We can see that each **node** represents a random variable, and each **directed edge** represents a causal dependency between the variables. For example, the directed edge $(B, A)$ means that the burglary variable is a cause of the alarm variable, and the alarm variable is an effect of the burglary variable.

## (Conditional) Probabilities

---

The causal dependencies are qualitative. For quantitative reasoning, we need the (conditional) probabilities for each random variable in the DAG.

Again, from domain knowledge, we have the following probabilities.

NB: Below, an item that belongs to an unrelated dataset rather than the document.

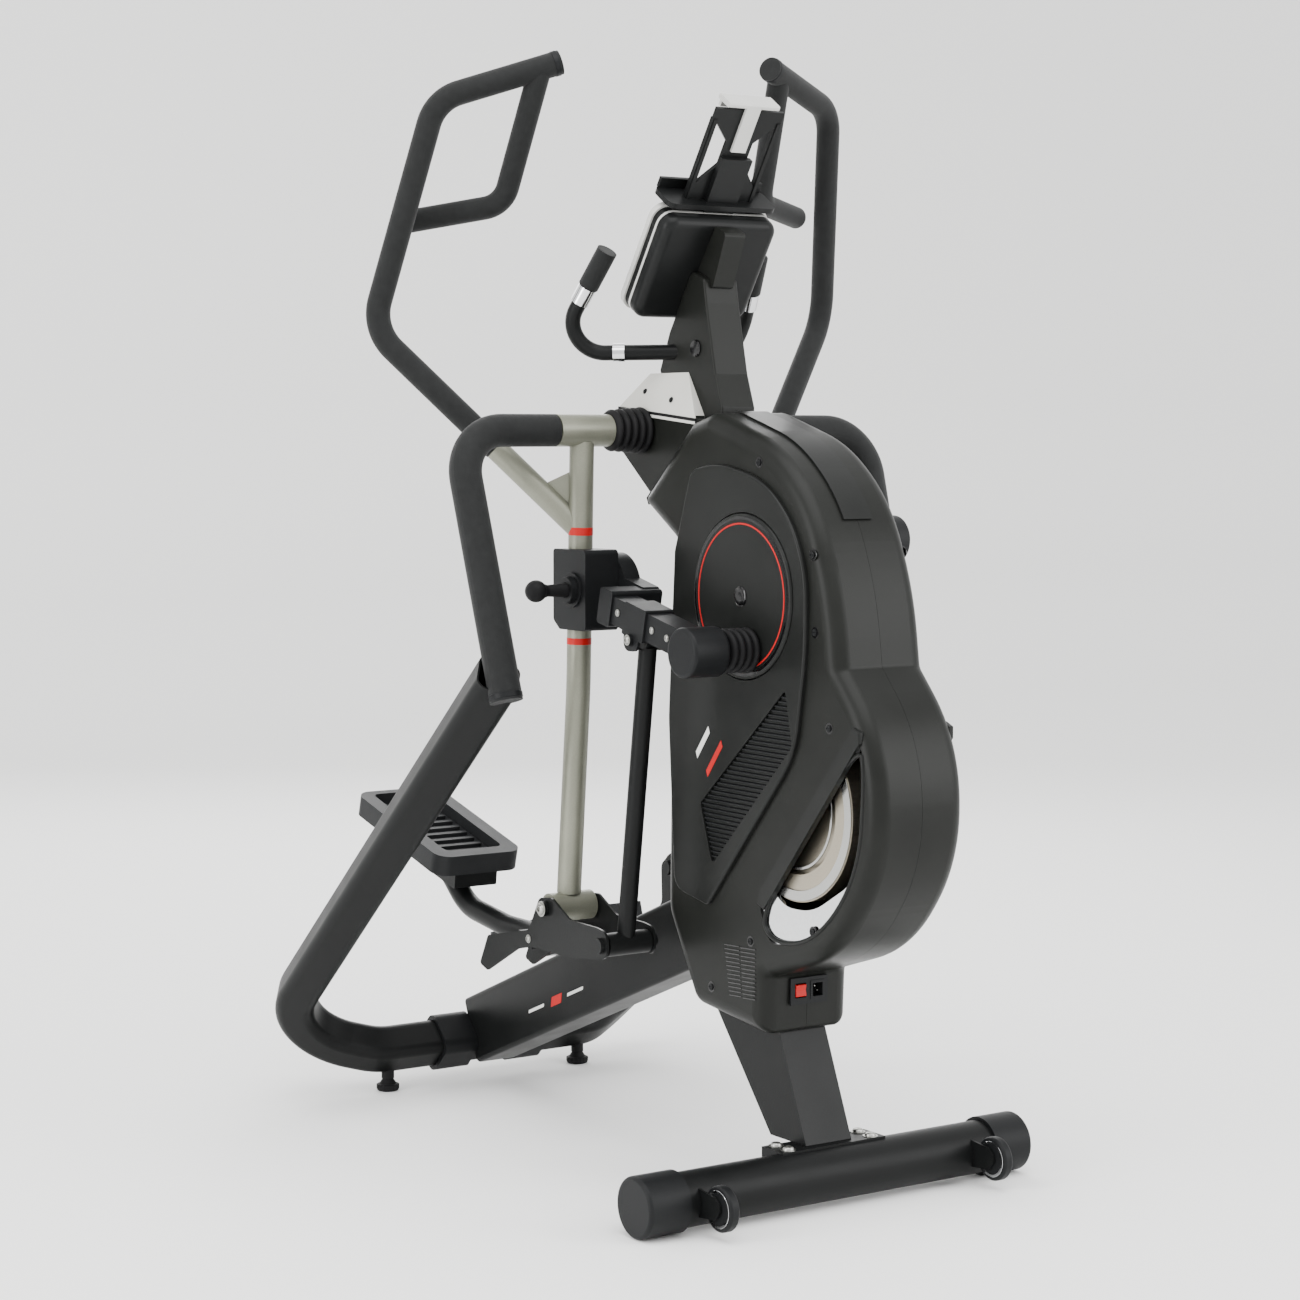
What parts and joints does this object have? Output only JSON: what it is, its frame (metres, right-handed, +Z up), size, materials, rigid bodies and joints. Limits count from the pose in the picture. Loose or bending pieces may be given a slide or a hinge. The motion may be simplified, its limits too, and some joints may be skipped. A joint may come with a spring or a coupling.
{
  "type": "vertical climber machine",
  "caption": "Standing climber: two swinging arms with handles and pedals, linked to a crank and belt-driven flywheel in a moulded cover, on a bent tube base.",
  "frame": {"origin": "floor level, midway between the machine's front and back ends, on its centre plane", "axes": "+Z up, +Y towards the front stabilizer, +X to the side shown nearer in the picture"},
  "size_m": [0.8666, 1.3456, 1.7232],
  "materials": {
    "frame_black": "satin powder coat",
    "arm_silver": "satin metallic paint",
    "cover_black": "fine textured moulding",
    "panel_black": "satin moulding",
    "foam": "closed cell foam",
    "rubber": "moulded rubber",
    "steel": "turned steel",
    "chrome": "bright plated",
    "cast": "silver painted rim",
    "trim": "metallised trim",
    "plastic_grey": "textured moulding",
    "pedal_grey": "textured moulding",
    "button_green": "gloss key",
    "button_red": "gloss key",
    "disc": "satin disc"
  },
  "bodies": {
    "frame": {"axle_boots": "rubber", "base_bolts": "chrome", "bearings": "steel", "console_face": "plastic_grey", "console_housing": "cover_black", "console_neck": "cover_black", "cover_screws": "steel", "drive_belt": "rubber", "front_post": "frame_black", "front_stabilizer": "frame_black", "handrail_foam": "foam", "handrail_tubes": "frame_black", "inlet_panel": "plastic_grey", "left_cover": "cover_black", "main_beam": "frame_black", "mast": "frame_black", "pivot_housing": "arm_silver", "pulse_bar": "frame_black", "pulse_grips": "foam", "pulse_sensors": "chrome", "rear_frame_tube": "frame_black", "rear_sleeve": "plastic_grey", "right_cover": "cover_black", "side_panels": "panel_black", "stabilizer_end_caps": "plastic_grey", "tablet_bracket": "cover_black", "top_cover": "panel_black", "window_trims": "trim"},
    "crank": {"crank_axle": "steel", "crank_discs": "disc", "crank_pin_boots": "rubber", "crank_pulley": "plastic_grey"},
    "flywheel": {"flywheel": "cast"},
    "brake_arm": {"brake_arm": "steel"},
    "transport_wheel_right": {"transport_wheel_right": "plastic_grey"},
    "transport_wheel_left": {"transport_wheel_left": "plastic_grey"},
    "levelling_foot_right": {"levelling_foot_right": "rubber"},
    "levelling_foot_left": {"levelling_foot_left": "rubber"},
    "power_switch": {"power_switch": "button_red"},
    "start_button": {"start_button": "button_green"},
    "stop_button": {"stop_button": "button_red"},
    "tablet_clip": {"tablet_clip": "trim"},
    "right_arm": {"right_swing_arm": "arm_silver", "right_handle_tube": "frame_black", "right_handle_foam": "foam"},
    "right_stride_box": {"right_stride_box": "arm_silver"},
    "right_stride_knob": {"right_stride_knob": "rubber"},
    "right_link": {"right_coupler_link": "cover_black"},
    "right_rod": {"right_pedal_rod": "frame_black"},
    "right_pedal": {"right_pedal_arm": "frame_black", "right_pedal": "pedal_grey"},
    "left_arm": {"left_swing_arm": "arm_silver", "left_handle_tube": "frame_black", "left_handle_foam": "foam"},
    "left_stride_box": {"left_stride_box": "arm_silver"},
    "left_stride_knob": {"left_stride_knob": "rubber"},
    "left_link": {"left_coupler_link": "cover_black"},
    "left_rod": {"left_pedal_rod": "frame_black"},
    "left_pedal": {"left_pedal_arm": "frame_black", "left_pedal": "pedal_grey"}
  },
  "joints": [
    {"name": "crank_turn", "type": "hinge", "parent": "frame", "child": "crank", "pos_m": [0, 0.3657, 0.894], "axis": [1, 0, 0], "range_deg": [0, 180]},
    {"name": "flywheel_spin", "type": "hinge", "parent": "frame", "child": "flywheel", "pos_m": [0.054, 0.4697, 0.59], "axis": [1, 0, 0], "continuous": true},
    {"name": "brake_adjust", "type": "hinge", "parent": "frame", "child": "brake_arm", "pos_m": [0.054, 0.3197, 0.462], "axis": [1, 0, 0], "range_deg": [-2, 0]},
    {"name": "right_arm_swing", "type": "hinge", "parent": "frame", "child": "right_arm", "pos_m": [0.163, 0.0427, 1.137], "axis": [1, 0, 0], "range_deg": [-10.77, 0]},
    {"name": "right_stride_adjust", "type": "slide", "parent": "right_arm", "child": "right_stride_box", "axis": [0, 0.0289, 0.9996], "range_m": [-0.02, 0.02]},
    {"name": "right_knob_pull", "type": "slide", "parent": "right_stride_box", "child": "right_stride_knob", "axis": [1, 0, 0], "range_m": [0, 0.01], "stiffness_N_per_m": 400, "springref_m": -0.01},
    {"name": "right_link_turn", "type": "hinge", "parent": "right_stride_box", "child": "right_link", "pos_m": [0.163, 0.0627, 0.893], "axis": [1, 0, 0], "range_deg": [0, 37.2]},
    {"name": "right_rod_turn", "type": "hinge", "parent": "right_link", "child": "right_rod", "pos_m": [0.163, 0.2267, 0.826], "axis": [1, 0, 0], "range_deg": [-40.31, 0]},
    {"name": "right_pedal_turn", "type": "hinge", "parent": "right_arm", "child": "right_pedal", "pos_m": [0.163, 0.0047, 0.393], "axis": [1, 0, 0], "range_deg": [0, 42.57]},
    {"name": "left_arm_swing", "type": "hinge", "parent": "frame", "child": "left_arm", "pos_m": [-0.163, 0.0427, 1.137], "axis": [1, 0, 0], "range_deg": [0, 10.77]},
    {"name": "left_stride_adjust", "type": "slide", "parent": "left_arm", "child": "left_stride_box", "axis": [0, 0.2117, 0.9773], "range_m": [-0.02, 0.02]},
    {"name": "left_knob_pull", "type": "slide", "parent": "left_stride_box", "child": "left_stride_knob", "axis": [-1, 0, 0], "range_m": [0, 0.01], "stiffness_N_per_m": 400, "springref_m": -0.01},
    {"name": "left_link_turn", "type": "hinge", "parent": "left_stride_box", "child": "left_link", "pos_m": [-0.163, 0.01762, 0.89347], "axis": [1, 0, 0], "range_deg": [-37.2, 0]},
    {"name": "left_rod_turn", "type": "hinge", "parent": "left_link", "child": "left_rod", "pos_m": [-0.163, 0.1943, 0.9065], "axis": [1, 0, 0], "range_deg": [0, 40.31]},
    {"name": "left_pedal_turn", "type": "hinge", "parent": "left_arm", "child": "left_pedal", "pos_m": [-0.163, -0.13109, 0.41258], "axis": [1, 0, 0], "range_deg": [-42.57, 0]},
    {"name": "wheel_roll_right", "type": "hinge", "parent": "frame", "child": "transport_wheel_right", "pos_m": [0.251, 0.5442, 0.046], "axis": [1, 0, 0], "continuous": true},
    {"name": "foot_screw_right", "type": "hinge", "parent": "frame", "child": "levelling_foot_right", "pos_m": [0.194, -0.5363, 0], "axis": [0, 0, 1], "continuous": true},
    {"name": "wheel_roll_left", "type": "hinge", "parent": "frame", "child": "transport_wheel_left", "pos_m": [-0.251, 0.5442, 0.046], "axis": [1, 0, 0], "continuous": true},
    {"name": "foot_screw_left", "type": "hinge", "parent": "frame", "child": "levelling_foot_left", "pos_m": [-0.194, -0.5363, 0], "axis": [0, 0, 1], "continuous": true},
    {"name": "switch_rock", "type": "hinge", "parent": "frame", "child": "power_switch", "pos_m": [0.016, 0.41062, 0.309], "axis": [1, 0, 0], "range_deg": [-8, 8]},
    {"name": "start_button_press", "type": "slide", "parent": "frame", "child": "start_button", "axis": [0, 0.832, -0.5548], "range_m": [0, 0.0015], "stiffness_N_per_m": 500, "springref_m": -0.001},
    {"name": "stop_button_press", "type": "slide", "parent": "frame", "child": "stop_button", "axis": [0, 0.832, -0.5548], "range_m": [0, 0.0015], "stiffness_N_per_m": 500, "springref_m": -0.001},
    {"name": "clip_lift", "type": "slide", "parent": "frame", "child": "tablet_clip", "axis": [0, 0.5548, 0.832], "range_m": [0, 0.04], "stiffness_N_per_m": 60, "springref_m": -0.02}
  ],
  "couplings": [
    {"joint": "flywheel_spin", "follows": "crank_turn", "ratio": 5},
    {"joint": "right_arm_swing", "follows": "crank_turn", "ratio": -0.058703},
    {"joint": "right_link_turn", "follows": "crank_turn", "ratio": 0.20558},
    {"joint": "right_rod_turn", "follows": "crank_turn", "ratio": -0.22282},
    {"joint": "right_pedal_turn", "follows": "crank_turn", "ratio": 0.2354},
    {"joint": "left_arm_swing", "follows": "crank_turn", "ratio": 0.058703},
    {"joint": "left_link_turn", "follows": "crank_turn", "ratio": -0.20558},
    {"joint": "left_rod_turn", "follows": "crank_turn", "ratio": 0.22282},
    {"joint": "left_pedal_turn", "follows": "crank_turn", "ratio": -0.2354}
  ]
}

- A burglar breaks into the house with probability of 0.1%.
- The probability of an earthquake is 0.2%.
- If there were both a burglar and an earthquake, the alarm is set off with probability of 95%.
- If there was a burglar but no earthquake, the alarm is set off with probability of 94%.
- If there was no burglar and an earthquake, the alarm is set off with probability of 29%.
- If there was no burglar and no earthquake, the alarm is set off by mistake with probability of 0.1%.
- If the alarm is set off, John will hear it and call you with probability of 90%.
- If the alarm is not set off, John will call you for other issues with probability of 5%.
- If the alarm is set off, Mary will hear it and call you with probability of 70%.
- If the alarm is not set off, Mary will call you for other issues with probability of 1%.

Based on the above probabilities, we can have the following **Bayesian network** for the alarm world.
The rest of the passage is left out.